■ SET PROBLEM: Among the lines below, keep only those from the one containing "The three.js and" through the one containing "return 0.35 +", and reproduce them exactly.

■ RECORD EXCERPTS:
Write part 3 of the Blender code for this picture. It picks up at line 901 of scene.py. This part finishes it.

* * *

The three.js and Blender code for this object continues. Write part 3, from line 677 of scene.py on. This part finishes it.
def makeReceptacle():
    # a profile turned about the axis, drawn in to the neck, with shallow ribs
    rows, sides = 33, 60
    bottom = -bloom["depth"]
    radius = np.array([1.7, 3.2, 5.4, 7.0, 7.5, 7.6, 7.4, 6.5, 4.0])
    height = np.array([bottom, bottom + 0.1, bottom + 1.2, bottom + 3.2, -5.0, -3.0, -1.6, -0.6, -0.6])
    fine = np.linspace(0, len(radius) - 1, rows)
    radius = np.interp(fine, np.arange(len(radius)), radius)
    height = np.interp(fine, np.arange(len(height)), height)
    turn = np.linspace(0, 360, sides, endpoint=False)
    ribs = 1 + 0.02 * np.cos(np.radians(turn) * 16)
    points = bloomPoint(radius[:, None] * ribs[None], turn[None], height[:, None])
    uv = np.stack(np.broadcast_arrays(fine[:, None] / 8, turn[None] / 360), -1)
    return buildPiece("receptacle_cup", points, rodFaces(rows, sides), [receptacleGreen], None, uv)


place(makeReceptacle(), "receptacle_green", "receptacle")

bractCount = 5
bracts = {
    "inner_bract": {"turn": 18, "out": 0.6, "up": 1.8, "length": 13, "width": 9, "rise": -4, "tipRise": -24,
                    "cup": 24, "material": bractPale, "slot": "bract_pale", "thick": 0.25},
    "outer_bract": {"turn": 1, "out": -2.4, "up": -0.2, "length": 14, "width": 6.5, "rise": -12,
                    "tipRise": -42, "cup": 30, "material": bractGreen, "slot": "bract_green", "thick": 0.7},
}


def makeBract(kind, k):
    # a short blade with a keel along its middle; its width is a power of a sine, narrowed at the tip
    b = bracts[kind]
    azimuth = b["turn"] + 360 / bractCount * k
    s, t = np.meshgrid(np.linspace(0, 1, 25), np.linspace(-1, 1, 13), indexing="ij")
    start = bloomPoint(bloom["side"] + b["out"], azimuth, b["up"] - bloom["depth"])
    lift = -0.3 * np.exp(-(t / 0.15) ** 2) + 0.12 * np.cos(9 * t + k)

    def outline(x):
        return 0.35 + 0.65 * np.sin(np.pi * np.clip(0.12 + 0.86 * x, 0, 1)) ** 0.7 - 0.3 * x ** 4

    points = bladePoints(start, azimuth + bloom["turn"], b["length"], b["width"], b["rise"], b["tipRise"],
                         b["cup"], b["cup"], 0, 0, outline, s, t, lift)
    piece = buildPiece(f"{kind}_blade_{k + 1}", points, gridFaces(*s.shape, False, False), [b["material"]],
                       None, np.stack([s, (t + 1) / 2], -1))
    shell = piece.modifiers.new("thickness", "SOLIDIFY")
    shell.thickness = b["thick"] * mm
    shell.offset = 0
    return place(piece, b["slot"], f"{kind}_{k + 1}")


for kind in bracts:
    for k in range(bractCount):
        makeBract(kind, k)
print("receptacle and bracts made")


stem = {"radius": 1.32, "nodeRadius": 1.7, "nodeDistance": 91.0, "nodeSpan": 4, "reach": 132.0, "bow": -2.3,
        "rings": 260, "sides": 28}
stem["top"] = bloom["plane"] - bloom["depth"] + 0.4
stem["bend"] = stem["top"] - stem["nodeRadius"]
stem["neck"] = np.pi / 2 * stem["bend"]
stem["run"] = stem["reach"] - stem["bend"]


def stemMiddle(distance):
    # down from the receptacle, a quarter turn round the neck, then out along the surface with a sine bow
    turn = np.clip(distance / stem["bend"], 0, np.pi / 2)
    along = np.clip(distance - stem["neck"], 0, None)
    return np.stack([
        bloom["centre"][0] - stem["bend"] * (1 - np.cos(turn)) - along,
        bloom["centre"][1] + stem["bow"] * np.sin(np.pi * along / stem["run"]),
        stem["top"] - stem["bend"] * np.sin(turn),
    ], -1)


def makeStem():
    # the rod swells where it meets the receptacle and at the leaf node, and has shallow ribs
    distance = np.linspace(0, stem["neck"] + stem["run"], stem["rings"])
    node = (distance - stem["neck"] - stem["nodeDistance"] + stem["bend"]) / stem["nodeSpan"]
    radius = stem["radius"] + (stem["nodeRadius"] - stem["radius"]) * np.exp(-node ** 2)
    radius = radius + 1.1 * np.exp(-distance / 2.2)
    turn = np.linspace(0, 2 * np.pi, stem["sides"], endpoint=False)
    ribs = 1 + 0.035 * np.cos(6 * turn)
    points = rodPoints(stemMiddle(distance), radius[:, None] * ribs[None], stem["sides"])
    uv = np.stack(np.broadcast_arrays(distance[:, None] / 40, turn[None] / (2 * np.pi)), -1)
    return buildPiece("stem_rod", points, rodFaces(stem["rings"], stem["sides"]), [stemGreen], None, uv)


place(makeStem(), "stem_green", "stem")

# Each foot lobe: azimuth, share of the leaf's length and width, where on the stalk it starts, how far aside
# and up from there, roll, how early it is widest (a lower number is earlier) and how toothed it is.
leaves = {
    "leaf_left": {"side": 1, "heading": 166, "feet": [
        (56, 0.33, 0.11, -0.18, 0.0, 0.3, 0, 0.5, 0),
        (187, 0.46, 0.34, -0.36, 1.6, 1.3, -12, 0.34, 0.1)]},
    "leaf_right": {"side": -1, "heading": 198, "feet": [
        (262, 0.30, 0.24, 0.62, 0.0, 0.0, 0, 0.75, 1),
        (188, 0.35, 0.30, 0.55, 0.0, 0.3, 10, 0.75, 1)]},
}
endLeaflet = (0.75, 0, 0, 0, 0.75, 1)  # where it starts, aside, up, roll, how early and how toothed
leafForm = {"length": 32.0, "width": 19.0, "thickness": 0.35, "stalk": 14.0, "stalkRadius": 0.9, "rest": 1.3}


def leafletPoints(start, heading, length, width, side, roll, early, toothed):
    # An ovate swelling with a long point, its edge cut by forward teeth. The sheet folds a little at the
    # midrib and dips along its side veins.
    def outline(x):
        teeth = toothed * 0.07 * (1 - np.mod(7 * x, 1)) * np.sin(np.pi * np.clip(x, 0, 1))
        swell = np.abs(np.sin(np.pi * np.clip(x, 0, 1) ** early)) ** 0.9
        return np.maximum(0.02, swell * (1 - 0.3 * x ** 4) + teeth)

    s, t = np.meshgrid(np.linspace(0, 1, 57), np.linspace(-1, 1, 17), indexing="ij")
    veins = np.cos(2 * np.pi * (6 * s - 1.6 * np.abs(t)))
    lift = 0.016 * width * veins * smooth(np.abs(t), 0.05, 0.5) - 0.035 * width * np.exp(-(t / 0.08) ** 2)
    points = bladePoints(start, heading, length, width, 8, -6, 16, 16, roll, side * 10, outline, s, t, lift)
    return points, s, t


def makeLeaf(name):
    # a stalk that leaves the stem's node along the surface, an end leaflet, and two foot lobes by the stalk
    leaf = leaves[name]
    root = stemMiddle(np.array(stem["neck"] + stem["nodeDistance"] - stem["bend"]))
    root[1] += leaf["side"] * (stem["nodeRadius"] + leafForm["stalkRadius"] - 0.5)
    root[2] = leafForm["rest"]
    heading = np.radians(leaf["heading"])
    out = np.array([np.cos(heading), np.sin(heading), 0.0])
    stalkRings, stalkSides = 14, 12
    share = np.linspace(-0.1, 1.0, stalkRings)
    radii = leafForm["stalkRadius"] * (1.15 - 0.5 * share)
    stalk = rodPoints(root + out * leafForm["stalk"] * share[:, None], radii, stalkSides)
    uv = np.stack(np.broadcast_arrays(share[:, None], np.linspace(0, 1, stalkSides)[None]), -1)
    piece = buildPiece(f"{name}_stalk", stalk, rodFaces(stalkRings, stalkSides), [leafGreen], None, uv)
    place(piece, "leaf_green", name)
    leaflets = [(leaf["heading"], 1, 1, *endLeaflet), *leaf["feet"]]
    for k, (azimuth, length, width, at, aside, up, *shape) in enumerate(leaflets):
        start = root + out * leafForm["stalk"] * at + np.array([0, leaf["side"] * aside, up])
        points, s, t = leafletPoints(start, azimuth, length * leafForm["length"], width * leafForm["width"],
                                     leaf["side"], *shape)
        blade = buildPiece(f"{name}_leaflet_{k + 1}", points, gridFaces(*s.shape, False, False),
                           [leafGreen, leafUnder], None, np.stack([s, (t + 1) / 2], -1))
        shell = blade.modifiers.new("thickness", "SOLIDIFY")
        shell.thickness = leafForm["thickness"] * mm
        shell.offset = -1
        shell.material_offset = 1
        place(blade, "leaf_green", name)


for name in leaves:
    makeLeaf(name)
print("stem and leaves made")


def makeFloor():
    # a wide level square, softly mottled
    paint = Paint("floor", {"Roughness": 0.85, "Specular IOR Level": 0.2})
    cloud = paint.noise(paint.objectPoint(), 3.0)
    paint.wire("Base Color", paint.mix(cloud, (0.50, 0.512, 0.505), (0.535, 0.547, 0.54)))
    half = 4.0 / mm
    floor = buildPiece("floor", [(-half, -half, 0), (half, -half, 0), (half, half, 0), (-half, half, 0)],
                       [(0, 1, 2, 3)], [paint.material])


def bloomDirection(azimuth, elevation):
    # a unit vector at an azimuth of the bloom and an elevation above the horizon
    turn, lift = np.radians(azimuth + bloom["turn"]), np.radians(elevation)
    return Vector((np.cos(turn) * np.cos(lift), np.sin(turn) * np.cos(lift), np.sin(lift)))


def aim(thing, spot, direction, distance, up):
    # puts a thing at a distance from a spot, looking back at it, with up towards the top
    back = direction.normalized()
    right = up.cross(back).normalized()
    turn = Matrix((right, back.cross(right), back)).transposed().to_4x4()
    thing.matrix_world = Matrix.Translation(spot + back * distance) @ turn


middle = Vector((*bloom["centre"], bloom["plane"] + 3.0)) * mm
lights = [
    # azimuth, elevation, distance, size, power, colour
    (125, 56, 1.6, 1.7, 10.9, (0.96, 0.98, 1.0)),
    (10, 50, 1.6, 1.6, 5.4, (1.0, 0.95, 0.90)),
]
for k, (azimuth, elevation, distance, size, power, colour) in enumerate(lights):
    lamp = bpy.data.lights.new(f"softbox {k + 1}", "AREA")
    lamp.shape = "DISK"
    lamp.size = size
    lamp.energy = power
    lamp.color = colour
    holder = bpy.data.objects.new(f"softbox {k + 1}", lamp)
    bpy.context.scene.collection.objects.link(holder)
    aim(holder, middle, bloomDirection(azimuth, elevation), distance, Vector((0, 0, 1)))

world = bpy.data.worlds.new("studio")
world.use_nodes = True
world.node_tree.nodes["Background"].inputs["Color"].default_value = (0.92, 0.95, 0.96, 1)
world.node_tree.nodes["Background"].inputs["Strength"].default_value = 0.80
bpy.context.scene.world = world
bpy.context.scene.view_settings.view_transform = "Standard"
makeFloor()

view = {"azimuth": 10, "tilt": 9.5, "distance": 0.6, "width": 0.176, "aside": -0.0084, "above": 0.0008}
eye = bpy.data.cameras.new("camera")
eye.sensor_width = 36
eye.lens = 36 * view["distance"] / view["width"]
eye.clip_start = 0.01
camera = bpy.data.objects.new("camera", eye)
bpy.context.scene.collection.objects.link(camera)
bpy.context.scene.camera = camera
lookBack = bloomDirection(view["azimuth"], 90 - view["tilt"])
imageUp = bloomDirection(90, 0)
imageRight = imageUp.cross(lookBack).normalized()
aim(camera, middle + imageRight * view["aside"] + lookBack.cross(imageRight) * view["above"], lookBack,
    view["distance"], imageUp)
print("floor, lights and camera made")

■ WORKED ANSWER:
The three.js and Blender code for this object continues. Write part 3, from line 677 of scene.py on. This part finishes it.
def makeReceptacle():
    # a profile turned about the axis, drawn in to the neck, with shallow ribs
    rows, sides = 33, 60
    bottom = -bloom["depth"]
    radius = np.array([1.7, 3.2, 5.4, 7.0, 7.5, 7.6, 7.4, 6.5, 4.0])
    height = np.array([bottom, bottom + 0.1, bottom + 1.2, bottom + 3.2, -5.0, -3.0, -1.6, -0.6, -0.6])
    fine = np.linspace(0, len(radius) - 1, rows)
    radius = np.interp(fine, np.arange(len(radius)), radius)
    height = np.interp(fine, np.arange(len(height)), height)
    turn = np.linspace(0, 360, sides, endpoint=False)
    ribs = 1 + 0.02 * np.cos(np.radians(turn) * 16)
    points = bloomPoint(radius[:, None] * ribs[None], turn[None], height[:, None])
    uv = np.stack(np.broadcast_arrays(fine[:, None] / 8, turn[None] / 360), -1)
    return buildPiece("receptacle_cup", points, rodFaces(rows, sides), [receptacleGreen], None, uv)


place(makeReceptacle(), "receptacle_green", "receptacle")

bractCount = 5
bracts = {
    "inner_bract": {"turn": 18, "out": 0.6, "up": 1.8, "length": 13, "width": 9, "rise": -4, "tipRise": -24,
                    "cup": 24, "material": bractPale, "slot": "bract_pale", "thick": 0.25},
    "outer_bract": {"turn": 1, "out": -2.4, "up": -0.2, "length": 14, "width": 6.5, "rise": -12,
                    "tipRise": -42, "cup": 30, "material": bractGreen, "slot": "bract_green", "thick": 0.7},
}


def makeBract(kind, k):
    # a short blade with a keel along its middle; its width is a power of a sine, narrowed at the tip
    b = bracts[kind]
    azimuth = b["turn"] + 360 / bractCount * k
    s, t = np.meshgrid(np.linspace(0, 1, 25), np.linspace(-1, 1, 13), indexing="ij")
    start = bloomPoint(bloom["side"] + b["out"], azimuth, b["up"] - bloom["depth"])
    lift = -0.3 * np.exp(-(t / 0.15) ** 2) + 0.12 * np.cos(9 * t + k)

    def outline(x):
        return 0.35 + 0.65 * np.sin(np.pi * np.clip(0.12 + 0.86 * x, 0, 1)) ** 0.7 - 0.3 * x ** 4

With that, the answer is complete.